Energy efficiency is a high priority with every client his firm sees these days, Evanko says, and for good reason: Data centers typically consume 15 times more energy per square foot than a typical office building. In the U.S., data centers consume an estimated 20 billion to 30 billion kilowatt hours of electricity (about the same as the entire state of Utah) and the number of installed servers is forecasted to increase as much as 50 percent over the next three to four years, according to research firm IDC.
A Green IT Case Study: Unconventional Cooling
One of the more innovative features of the new Monsanto data center is that it relies almost entirely on air flow and air-flow handling for cooling. The building is void of any cooling units found in conventional data centers.
The building has two floors: The first floor has a 20-foot ceiling and houses all the utilities-power switches and backup, the air-flow handling units (essentially, large fans) and cable distribution. The second floor has a 17-foot ceiling with a three-foot raised floor. The exterior walls have a similar three-foot air space and together the walls and raised floors provide a space for air circulation.
A good deal of time was spent during the planning stages modeling the air flow in the building, Showers says. Essentially, the design was based on the concept of hot and cold aisles of air. The hot-running servers suck cold air up from the raised floor space and the heated air then rises and gets “flushed” around to the edges of the raised floor and is sucked back in through the exterior walls and down to the first floor, where it cools. The air in the data center is recirculated five times per hour, and approximately 20 percent outside air is introduced with each air change.
Another impressive feature of the data center is its exterior wall. A glass shield serves as a protective barrier; it’s able to withstand a tornado with 200 mph winds, and able to deflect 90 percent of the sun’s heat.
A Green IT Case Study: Consolidating 40 Servers to 3
On the computing infrastructure side, Showers says Monsanto has focused on server consolidation, relying on such technologies as VMWare’s virtualization software, which essentially divides one physical server into multiple virtual environments. For example, Monsanto was able to consolidate 40 servers running an Oracle database in the SAP environment to just three servers.
Looking only at the building infrastructure, Showers says, the new data center is 27 percent more energy efficient than the old building. Energy consumed by computers is a somewhat different story.

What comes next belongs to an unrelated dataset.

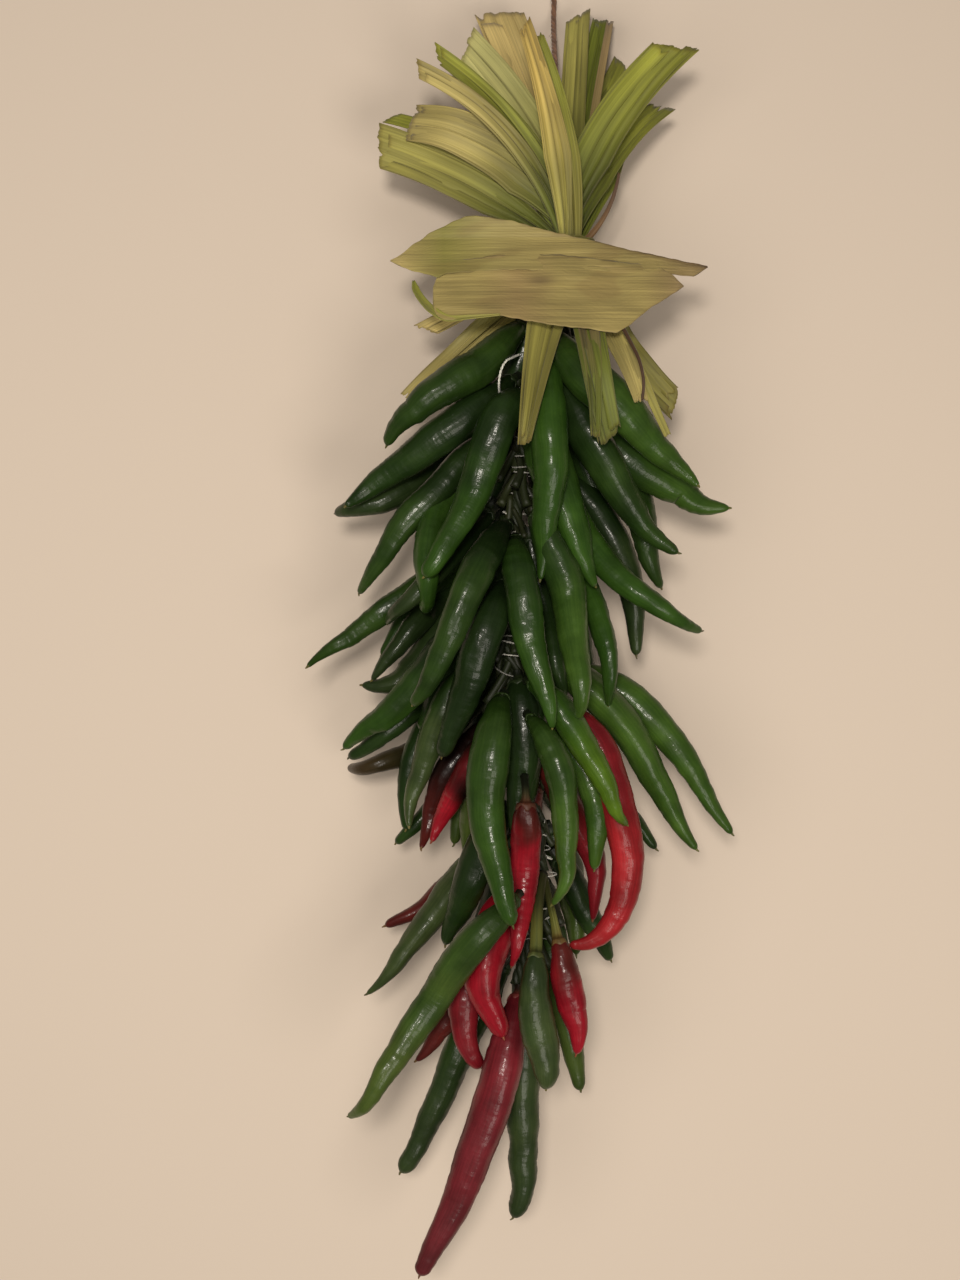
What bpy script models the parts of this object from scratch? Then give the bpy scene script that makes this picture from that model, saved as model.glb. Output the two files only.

Even though technologies like server virtualization and more powerful dual-core blade servers have meant Monsanto can do a lot more with its existing infrastructure, its overall computing needs are growing rapidly-30 percent over the last 12 months.
That means total energy consumption is remaining the same or growing, so there’s still plenty of room for improvement.
Close to 150 employees worked in the old data center building, a number that was uncomfortably high for Monsanto. While physical security precautions restricted access to sensitive systems, Monsanto wanted to reduce the number of non-IT personnel in the building. The new building can operate with just seven full-time employees, which greatly improves the physical security profile.
“With a separate building we were really able to segregate it and significantly limit who can have access,” Showers says. “That in itself is a major improvement for us.”